Eary electronic dance music had a strong Futurist impulse, but nowadays it seems to draw more from the present condition. The present seems more fascinating than any imagined future.
Yeah, because I think now is actually the reality of what the early 90s Futurist aesthetic was alluding to in a fictional way – a fear of technology and what it could entail. I guess at that point in time the structures and the theory and the networks existed so that people could predict that aesthetic, but it was all quite abstracted and it related to science fiction and other aesthetics. But now when you look at the current cultures that are so digitally embedded and digitally affected, you’re seeing the dominating control of technology in everyone’s life, not just enthusiasts or nerds or whatever.
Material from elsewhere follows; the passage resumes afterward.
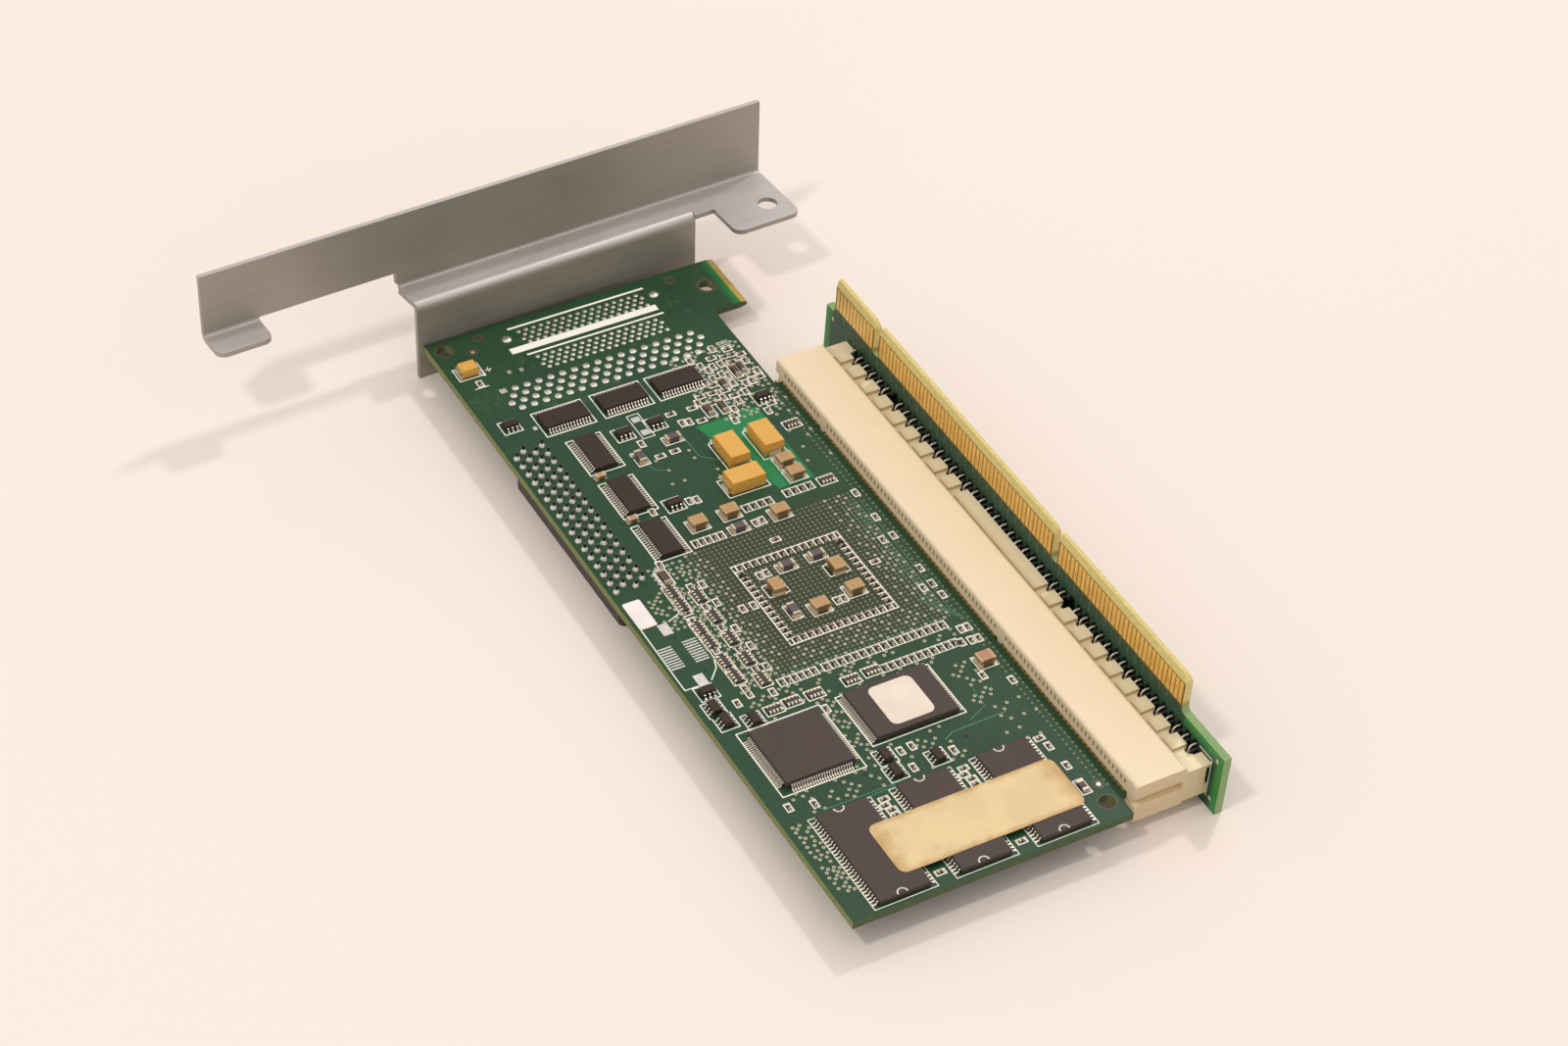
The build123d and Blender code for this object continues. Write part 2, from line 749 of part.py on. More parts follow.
# The base is the table that the card lies on: the origin goes to the middle of the base
extent = Compound([solid for piece in nodes.values() for solid in piece.solids()]).bounding_box()
to_base = Location((-extent.center().X, -extent.center().Y, -table))
os.makedirs("parts", exist_ok=True)
for name, piece in nodes.items():
    export_step(piece.moved(to_base), f"parts/{name}.step")
print("Origin of the card's own corner:", to_base.position)
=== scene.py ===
import math
import random

import bmesh
import bpy
from mathutils import Matrix, Vector


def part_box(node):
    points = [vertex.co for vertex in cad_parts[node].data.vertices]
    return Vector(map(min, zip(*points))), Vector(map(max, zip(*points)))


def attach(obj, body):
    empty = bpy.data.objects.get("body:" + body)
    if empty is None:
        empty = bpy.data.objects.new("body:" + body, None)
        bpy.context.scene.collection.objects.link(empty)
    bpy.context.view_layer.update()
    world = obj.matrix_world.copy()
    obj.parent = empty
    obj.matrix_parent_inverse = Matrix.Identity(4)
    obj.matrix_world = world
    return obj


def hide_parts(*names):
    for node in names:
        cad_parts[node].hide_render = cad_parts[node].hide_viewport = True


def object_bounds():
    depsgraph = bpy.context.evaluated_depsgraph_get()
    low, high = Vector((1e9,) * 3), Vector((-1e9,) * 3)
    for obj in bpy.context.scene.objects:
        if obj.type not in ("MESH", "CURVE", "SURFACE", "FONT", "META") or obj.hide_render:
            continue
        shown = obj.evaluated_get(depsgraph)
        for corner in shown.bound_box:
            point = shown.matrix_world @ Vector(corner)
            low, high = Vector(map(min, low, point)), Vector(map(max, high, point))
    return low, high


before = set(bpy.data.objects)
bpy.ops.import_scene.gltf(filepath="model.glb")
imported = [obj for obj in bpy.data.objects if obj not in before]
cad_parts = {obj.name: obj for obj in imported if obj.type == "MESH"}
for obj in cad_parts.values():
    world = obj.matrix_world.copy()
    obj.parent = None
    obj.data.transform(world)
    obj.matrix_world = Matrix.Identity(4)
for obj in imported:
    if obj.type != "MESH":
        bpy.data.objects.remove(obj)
cad_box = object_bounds()

# Everything below is measured in millimetres from the card's own corner: X along the card
# away from the bracket, Y towards the socket, Z up from the card's top face.
MM = 0.001
card_low, card_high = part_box("main_board")
CORNER = Vector((card_low.x, card_low.y, card_high.z))
CARD_THICKNESS = (card_high.z - card_low.z) / MM
TABLE = (cad_box[0][2] - CORNER.z) / MM
TO_FRAME = Matrix.Translation(CORNER) @ Matrix.Scale(MM, 4)

# The camera, as it stood when the photograph was taken
CAMERA_PLACE = Vector((513.91, -242.86, 476.65))
CAMERA_LOOK = Vector((-0.62098, 0.39845, -0.67500))
CAMERA_RIGHT = Vector((0.49198, 0.86853, 0.06008))
LENS = 86.53

# The contacts of the card's long edge, and the socket's tails, one to every second contact
FIRST_CONTACT = 40.63
CONTACT_PITCH = 1.27
TAIL_PITCH = 2 * CONTACT_PITCH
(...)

It continues to disseminate really rapidly. People don’t really talk about being “addicted” to using the computer anymore, whereas when I was growing up it was a weird thing to be using a computer a lot more frequently than other people. It’s not really seen in that sense anymore. The amount that people check Facebook is less harshly observed. What an Underground Resistance techno record was fantastically constructing [in the ‘90s] is actually a reality now, so you don’t really need to look into the future, you’ve got the full realisation of those techno Futurists right here today.
What kind of imagined future could there be, if a traditionally forward-thinking style of music has stopped imagining something just around the corner?
Well I guess now it’s reached the point where technology is so powerful that you can imagine a future where there is a Terminator scenario or a Matrix scenario: a direct conflict. When people misuse technology to produce art, using programs or equipment in unintended ways, that’s almost like a protest or an act of conflict. I guess that’s how I see myself sometimes, really connecting the incorrect wires together. But hopefully still producing something that still has some kind of aesthetic appeal to it. But the process, without sounding too cheesy, is rebelling against the technology a bit.